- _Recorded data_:

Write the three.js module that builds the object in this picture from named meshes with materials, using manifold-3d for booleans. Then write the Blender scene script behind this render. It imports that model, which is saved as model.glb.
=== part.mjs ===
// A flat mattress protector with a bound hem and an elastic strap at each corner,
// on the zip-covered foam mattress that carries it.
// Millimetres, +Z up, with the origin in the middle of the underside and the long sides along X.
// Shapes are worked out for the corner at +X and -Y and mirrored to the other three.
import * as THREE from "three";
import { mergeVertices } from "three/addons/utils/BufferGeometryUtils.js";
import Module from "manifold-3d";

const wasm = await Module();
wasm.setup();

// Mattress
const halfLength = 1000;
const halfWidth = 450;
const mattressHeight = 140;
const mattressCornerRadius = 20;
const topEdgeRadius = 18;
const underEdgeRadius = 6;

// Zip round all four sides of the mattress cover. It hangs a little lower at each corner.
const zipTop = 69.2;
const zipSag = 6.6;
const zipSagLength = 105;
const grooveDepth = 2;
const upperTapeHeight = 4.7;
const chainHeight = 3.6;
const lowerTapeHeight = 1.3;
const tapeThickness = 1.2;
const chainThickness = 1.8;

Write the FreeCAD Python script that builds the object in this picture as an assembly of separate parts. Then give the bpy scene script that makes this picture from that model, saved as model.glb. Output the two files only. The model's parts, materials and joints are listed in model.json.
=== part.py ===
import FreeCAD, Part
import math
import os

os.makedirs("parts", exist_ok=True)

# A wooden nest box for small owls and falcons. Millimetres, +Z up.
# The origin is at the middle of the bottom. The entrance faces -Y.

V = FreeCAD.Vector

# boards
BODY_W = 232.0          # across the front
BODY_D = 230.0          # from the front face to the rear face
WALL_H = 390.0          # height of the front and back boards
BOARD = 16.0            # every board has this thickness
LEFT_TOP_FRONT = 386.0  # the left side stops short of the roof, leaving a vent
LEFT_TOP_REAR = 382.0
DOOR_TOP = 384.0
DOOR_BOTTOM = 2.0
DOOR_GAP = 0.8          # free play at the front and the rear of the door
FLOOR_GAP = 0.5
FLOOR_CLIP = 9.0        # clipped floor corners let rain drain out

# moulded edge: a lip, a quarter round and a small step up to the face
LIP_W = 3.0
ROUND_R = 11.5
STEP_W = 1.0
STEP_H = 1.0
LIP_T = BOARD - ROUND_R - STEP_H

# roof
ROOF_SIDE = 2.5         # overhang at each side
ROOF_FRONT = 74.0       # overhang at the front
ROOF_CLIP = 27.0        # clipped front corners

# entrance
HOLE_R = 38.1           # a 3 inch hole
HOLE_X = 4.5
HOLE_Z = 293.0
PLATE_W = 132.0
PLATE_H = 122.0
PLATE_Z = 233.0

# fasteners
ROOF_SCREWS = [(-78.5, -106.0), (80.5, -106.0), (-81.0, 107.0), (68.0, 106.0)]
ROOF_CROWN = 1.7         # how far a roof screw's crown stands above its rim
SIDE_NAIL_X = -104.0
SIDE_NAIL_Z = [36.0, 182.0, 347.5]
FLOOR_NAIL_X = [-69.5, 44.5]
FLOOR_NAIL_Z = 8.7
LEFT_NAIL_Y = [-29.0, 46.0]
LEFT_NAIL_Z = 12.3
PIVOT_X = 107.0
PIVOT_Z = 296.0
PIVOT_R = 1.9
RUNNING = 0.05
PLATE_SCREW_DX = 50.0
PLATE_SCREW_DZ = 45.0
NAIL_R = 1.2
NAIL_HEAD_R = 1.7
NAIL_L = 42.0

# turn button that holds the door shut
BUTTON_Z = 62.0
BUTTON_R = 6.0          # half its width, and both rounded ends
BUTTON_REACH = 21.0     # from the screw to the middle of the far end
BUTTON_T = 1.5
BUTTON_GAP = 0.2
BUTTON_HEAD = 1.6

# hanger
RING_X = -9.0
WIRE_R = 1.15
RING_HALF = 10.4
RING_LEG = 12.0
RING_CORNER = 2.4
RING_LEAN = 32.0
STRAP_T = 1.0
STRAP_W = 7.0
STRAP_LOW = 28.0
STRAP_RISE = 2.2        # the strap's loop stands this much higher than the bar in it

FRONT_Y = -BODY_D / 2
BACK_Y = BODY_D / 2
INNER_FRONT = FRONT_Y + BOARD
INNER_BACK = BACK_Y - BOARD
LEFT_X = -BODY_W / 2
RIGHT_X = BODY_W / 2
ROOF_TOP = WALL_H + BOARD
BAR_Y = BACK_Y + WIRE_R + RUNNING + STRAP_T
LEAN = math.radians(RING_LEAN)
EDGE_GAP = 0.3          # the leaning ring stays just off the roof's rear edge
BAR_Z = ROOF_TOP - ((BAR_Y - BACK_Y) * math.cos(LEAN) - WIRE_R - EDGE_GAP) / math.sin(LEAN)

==

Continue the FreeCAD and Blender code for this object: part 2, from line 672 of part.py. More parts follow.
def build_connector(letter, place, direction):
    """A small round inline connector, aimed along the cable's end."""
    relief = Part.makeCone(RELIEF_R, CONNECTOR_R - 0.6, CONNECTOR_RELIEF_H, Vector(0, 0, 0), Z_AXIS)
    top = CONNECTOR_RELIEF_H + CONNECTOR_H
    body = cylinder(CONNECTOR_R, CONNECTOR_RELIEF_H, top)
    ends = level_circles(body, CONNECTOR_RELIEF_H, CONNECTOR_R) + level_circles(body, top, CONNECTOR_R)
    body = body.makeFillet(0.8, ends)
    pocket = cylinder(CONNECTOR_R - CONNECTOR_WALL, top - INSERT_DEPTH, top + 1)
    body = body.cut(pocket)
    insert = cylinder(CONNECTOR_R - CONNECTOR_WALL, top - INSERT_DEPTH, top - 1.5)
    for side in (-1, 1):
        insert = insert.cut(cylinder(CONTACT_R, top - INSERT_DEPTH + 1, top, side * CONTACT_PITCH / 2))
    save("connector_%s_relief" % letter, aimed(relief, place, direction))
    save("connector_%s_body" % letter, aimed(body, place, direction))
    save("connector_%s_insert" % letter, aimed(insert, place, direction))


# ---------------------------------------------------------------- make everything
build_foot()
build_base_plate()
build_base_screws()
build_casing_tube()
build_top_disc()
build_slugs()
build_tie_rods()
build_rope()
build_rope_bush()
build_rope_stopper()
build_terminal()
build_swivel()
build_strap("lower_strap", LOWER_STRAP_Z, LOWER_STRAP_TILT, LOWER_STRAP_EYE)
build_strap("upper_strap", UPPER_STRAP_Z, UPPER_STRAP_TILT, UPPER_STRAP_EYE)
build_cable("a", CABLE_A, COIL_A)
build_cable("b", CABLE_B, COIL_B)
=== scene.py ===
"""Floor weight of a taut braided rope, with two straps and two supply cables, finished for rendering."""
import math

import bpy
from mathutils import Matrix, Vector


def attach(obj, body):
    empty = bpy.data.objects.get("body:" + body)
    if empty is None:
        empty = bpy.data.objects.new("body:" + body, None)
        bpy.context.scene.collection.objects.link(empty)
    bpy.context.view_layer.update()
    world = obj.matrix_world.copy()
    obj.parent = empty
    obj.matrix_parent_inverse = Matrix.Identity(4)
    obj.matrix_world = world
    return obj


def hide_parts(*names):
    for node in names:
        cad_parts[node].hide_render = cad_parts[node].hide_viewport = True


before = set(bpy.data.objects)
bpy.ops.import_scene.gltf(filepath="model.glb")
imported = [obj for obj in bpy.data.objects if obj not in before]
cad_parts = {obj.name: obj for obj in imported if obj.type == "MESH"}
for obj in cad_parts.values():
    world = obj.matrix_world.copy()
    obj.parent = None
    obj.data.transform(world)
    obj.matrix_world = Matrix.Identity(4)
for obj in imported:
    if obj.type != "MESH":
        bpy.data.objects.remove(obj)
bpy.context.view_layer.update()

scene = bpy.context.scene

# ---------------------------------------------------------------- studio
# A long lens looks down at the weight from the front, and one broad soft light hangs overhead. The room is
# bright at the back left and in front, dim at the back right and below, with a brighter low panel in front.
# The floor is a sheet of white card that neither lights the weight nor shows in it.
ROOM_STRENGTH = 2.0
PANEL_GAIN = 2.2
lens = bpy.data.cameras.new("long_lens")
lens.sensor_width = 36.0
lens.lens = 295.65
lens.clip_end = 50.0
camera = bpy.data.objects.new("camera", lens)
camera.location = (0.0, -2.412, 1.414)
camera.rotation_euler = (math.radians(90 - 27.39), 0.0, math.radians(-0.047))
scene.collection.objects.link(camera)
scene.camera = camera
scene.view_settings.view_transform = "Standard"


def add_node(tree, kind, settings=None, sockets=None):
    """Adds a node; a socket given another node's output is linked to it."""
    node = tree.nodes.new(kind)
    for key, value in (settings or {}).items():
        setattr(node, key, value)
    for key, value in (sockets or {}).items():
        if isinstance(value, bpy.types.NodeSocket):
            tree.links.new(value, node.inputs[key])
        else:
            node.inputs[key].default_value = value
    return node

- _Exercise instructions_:
Begin at the line that has "build_swivel()", stop after the line that has "scene = bpy.context.scene", and repeat exactly those lines, nothing more.

- _Response to the task_:
build_swivel()
build_strap("lower_strap", LOWER_STRAP_Z, LOWER_STRAP_TILT, LOWER_STRAP_EYE)
build_strap("upper_strap", UPPER_STRAP_Z, UPPER_STRAP_TILT, UPPER_STRAP_EYE)
build_cable("a", CABLE_A, COIL_A)
build_cable("b", CABLE_B, COIL_B)
=== scene.py ===
"""Floor weight of a taut braided rope, with two straps and two supply cables, finished for rendering."""
import math

import bpy
from mathutils import Matrix, Vector


def attach(obj, body):
    empty = bpy.data.objects.get("body:" + body)
    if empty is None:
        empty = bpy.data.objects.new("body:" + body, None)
        bpy.context.scene.collection.objects.link(empty)
    bpy.context.view_layer.update()
    world = obj.matrix_world.copy()
    obj.parent = empty
    obj.matrix_parent_inverse = Matrix.Identity(4)
    obj.matrix_world = world
    return obj


def hide_parts(*names):
    for node in names:
        cad_parts[node].hide_render = cad_parts[node].hide_viewport = True


before = set(bpy.data.objects)
bpy.ops.import_scene.gltf(filepath="model.glb")
imported = [obj for obj in bpy.data.objects if obj not in before]
cad_parts = {obj.name: obj for obj in imported if obj.type == "MESH"}
for obj in cad_parts.values():
    world = obj.matrix_world.copy()
    obj.parent = None
    obj.data.transform(world)
    obj.matrix_world = Matrix.Identity(4)
for obj in imported:
    if obj.type != "MESH":
        bpy.data.objects.remove(obj)
bpy.context.view_layer.update()

scene = bpy.context.scene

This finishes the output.